The Invisible Mentor: Inferring User Actions from Screen Recordings to Recommend Better Workflows
Litao Yan, Andrew Head, Ken Milne, Vu Le, Sumit Gulwani, Chris Parnin, Emerson Murphy-Hill
TL;DR
InvisibleMentor addresses the discoverability gap in complex software by using vision-grounded task reflection to infer user workflows directly from screen recordings, avoiding internal instrumentation or explicit prompts. The two-phase pipeline first reconstructs action sequences and spreadsheet context with a vision-language model, then leverages a language model to produce structured, high-fidelity, step-by-step recommendations grounded in observed behavior. Evaluation shows strong action-recovery accuracy ($F1\approx0.905$; inter-rater AC1 $\approx0.927$) and that users find behavior-grounded suggestions more actionable and learning-friendly than prompt-based baselines, with real-time or post-task guidance improving reflective learning.
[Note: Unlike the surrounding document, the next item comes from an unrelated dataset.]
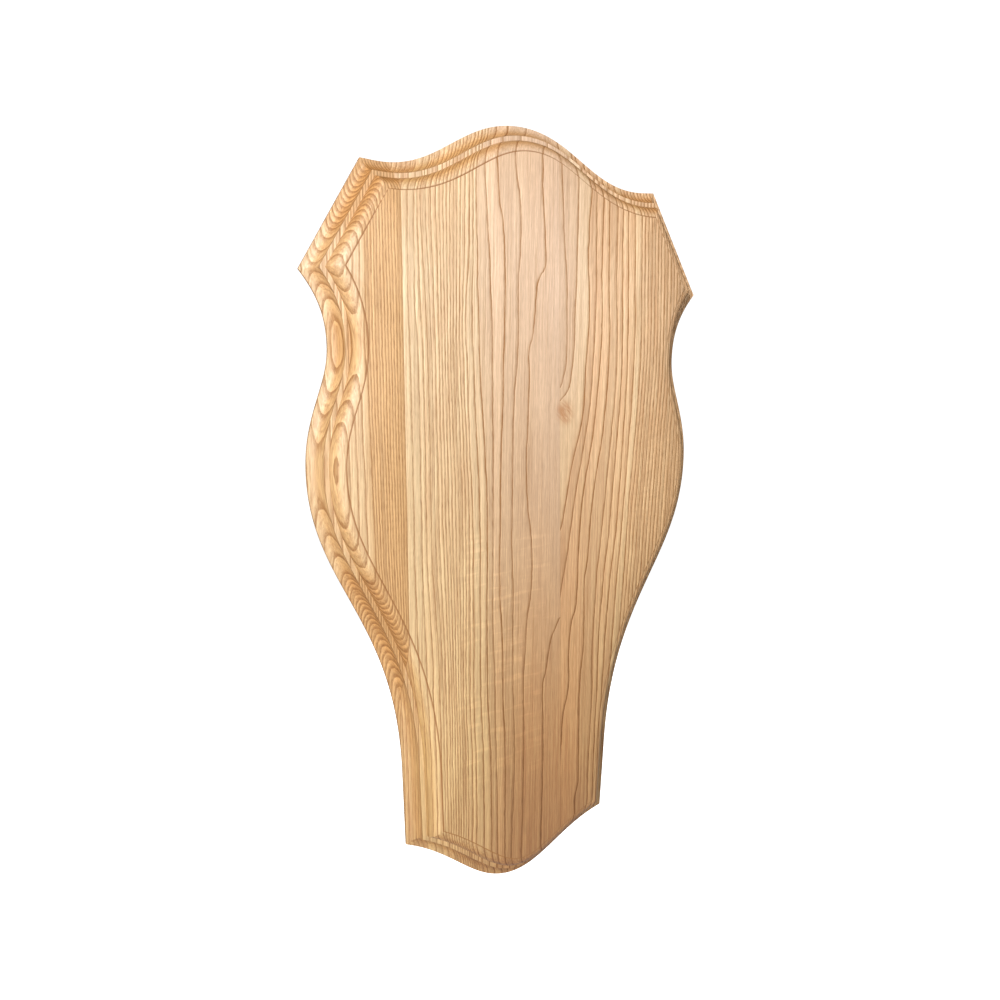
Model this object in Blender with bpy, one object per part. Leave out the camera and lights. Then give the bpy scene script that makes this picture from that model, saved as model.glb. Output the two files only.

The approach demonstrates that visual activity–based assistance can be broadly applicable across domains, offering concrete, context-aware improvements while reducing the need for logs, APIs, or explicit user intent.
Abstract
Many users struggle to notice when a more efficient workflow exists in feature-rich tools like Excel. Existing AI assistants offer help only after users describe their goals or problems, which can be effortful and imprecise. We present InvisibleMentor, a system that turns screen recordings of task completion into vision-grounded reflections on tasks. It detects issues such as repetitive edits and recommends more efficient alternatives based on observed behavior. Unlike prior systems that rely on logs, APIs, or user prompts, InvisibleMentor operates directly on screen recordings. It uses a two-stage pipeline: a vision-language model reconstructs actions and context, and a language model generates structured, high-fidelity suggestions. In evaluation, InvisibleMentor accurately identified inefficient workflows, and participants found its suggestions more actionable, tailored, and more helpful for learning and improvement compared to a prompt-based spreadsheet assistant.